Le Goncourt et la notoriété le surprennent alors qu’il tient le kiosque à journaux de la rue de Flandre, dans le 19e arrondissement de Paris. Il écrit ensuite les quatre romans qui, avec Les Champs d’honneur, forment un cycle romanesque fondé sur l’histoire de sa famille et certains aspects de sa propre vie : Des hommes illustres, Le Monde à peu près, Pour vos cadeaux, Sur la scène comme au ciel.
Dans ses trois derniers romans, Comment gagner sa vie honnêtement, qui emprunte son titre à Thoreau, Une façon de chanter et Un peu la guerre, Jean Rouaud revient sur sa jeunesse dans les années 1970 et raconte avec humour et mélancolie comment l’époque l’a fait. Entre refus du travail et vie de bohème à Paris, le premier tome de cette trilogie nommée La Vie Poétique, retrace les débuts d’une existence guidée par la poésie. Le deuxième tome, paru en 2012, place la musique en son cœur, du folk protestataire de Bob Dylan au rock garage des Kinks.
Dans Un peu la guerre (2014), Jean Rouaud revient sur sa vocation d’écrivain, survenu au moment même où l’on annonçait la mort du roman. Récit d’une persévérance, il retrace le parcours du romancier jusqu’à la publication de Les Champs d’honneur, dans un contexte intellectuel où la figure de l’auteur était fustigée.
Il publie aussi quelques essais comme Les Corps infinis ou Souvenirs de mon oncle, une revisite du film de Jacques Tati, ainsi que de nombreux romans parmi lesquels La Désincarnation, L’Imitation du bonheur, La Fiancée juive, ou La Femme promise. Dans son livre L’invention de l’auteur paru en 2004, il raconte comment la mort de son père en 1963 a été à l’origine de sa vocation d’écrivain.

En 2007, il signe avec Michel Le Bris le manifeste Pour une littérature-Monde, qui efface la distinction entre littérature française et francophone et sort l’imaginaire du confinement dans lequel certains l’enferment. La littérature-monde vise donc, de façon ultime, à libérer la langue « de son pacte exclusif avec la nation » pour ne donner à l’imaginaire d’autres « frontières que celles de l’esprit. »
En 2015, il poursuit sa réflexion sur l’écriture du roman, en publiant deux nouveaux livres, Être un écrivain et Misère du roman, considérations sur ce que l’auteur appelle la « déposition du roman » ou sur la possibilité et la volonté d’écrire en tenant compte des convulsions du monde.

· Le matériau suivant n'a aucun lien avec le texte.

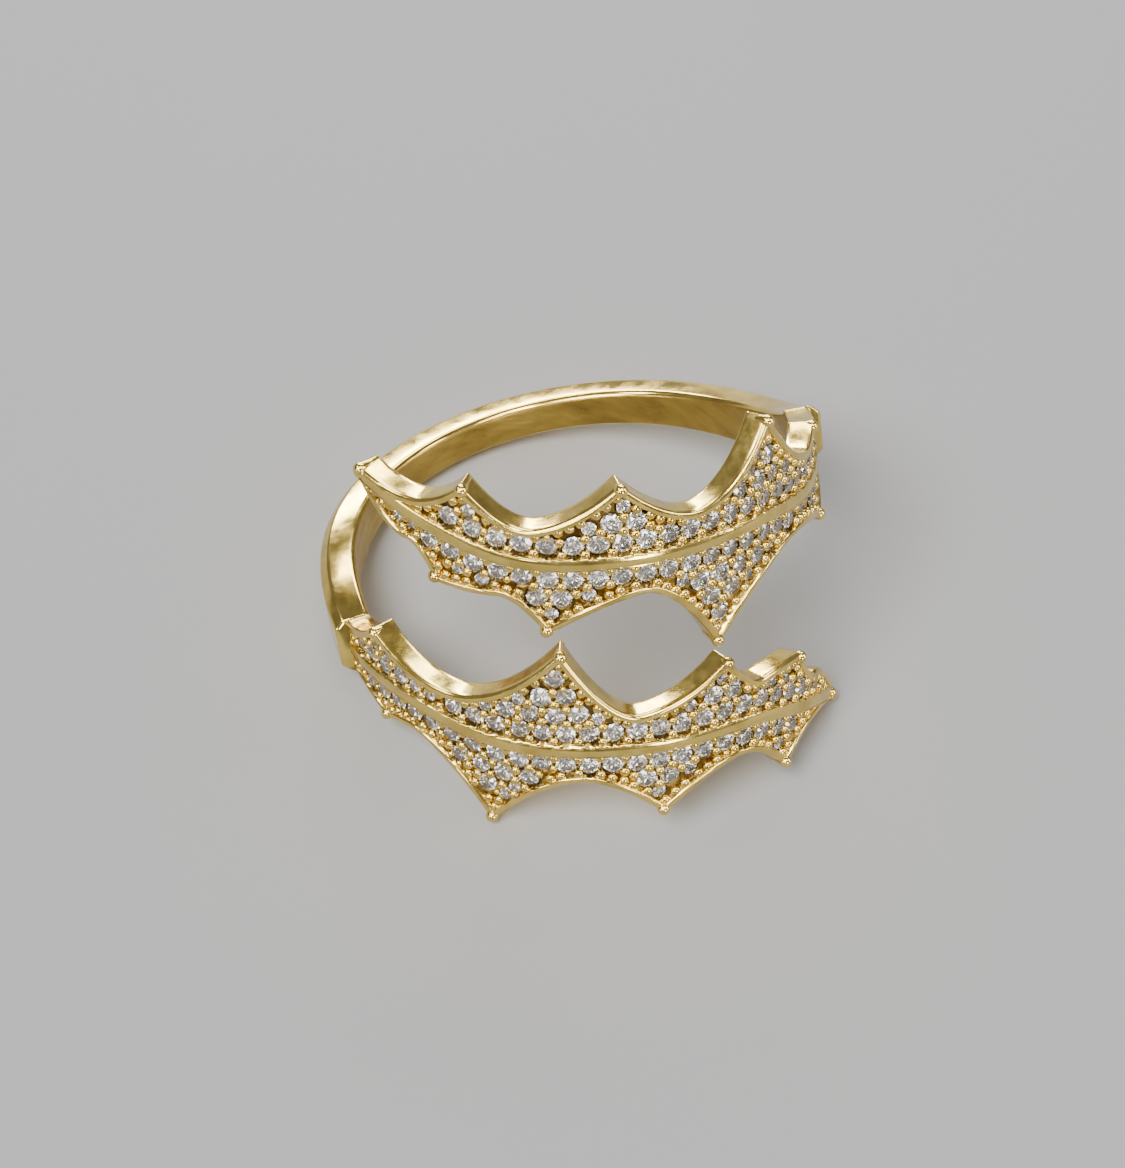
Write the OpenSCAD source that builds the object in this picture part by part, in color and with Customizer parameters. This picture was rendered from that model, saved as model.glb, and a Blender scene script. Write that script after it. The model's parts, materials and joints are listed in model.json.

Tout paradis n’est pas perdu, ultime essai de l’écrivain évoquant le traitement de la laïcité depuis 1905 (loi de séparation de l’Église et de l’État) jusqu’à nos jours, autour de la question des interprétations et représentations religieuses, terreau de notre société de l’image.
« Quand le ton a monté sur la question du voile et du menu de substitution, il m’a suffi de me retourner pour revoir dans mon enfance ce geste des femmes se couvrant la tête d’un fichu avant de sortir. Nous étions en Loire-Inférieure et la loi de 1905 était suffisamment accommodante pour accorder un jour férié aux fêtes religieuses et servir du poisson le vendredi dans les cantines, et pas seulement celles des écoles libres. Loi de séparation des Églises et de l’État, mais en réalité de l’Eglise catholique et de l’État, les autres faisant de la figuration, et l’Islam n’existant pas puisque les musulmans d’Algérie n’avaient pas le statut de citoyen.
De même, il a fallu la tragédie de Charlie pour nous rappeler qu’on avait longtemps débattu avant d’autoriser la représentation des figures sacrées. Ce qui n’allait pas de soi tant le monothéisme se méfiait de l’idolâtrie en souvenir du veau d’or. Les conciliaires réunis à Nicée tranchèrent en faveur de la représentation. C’était en 843. Notre monde envahi d’images vient de là. Ce qui n’en fait pas un modèle universel. »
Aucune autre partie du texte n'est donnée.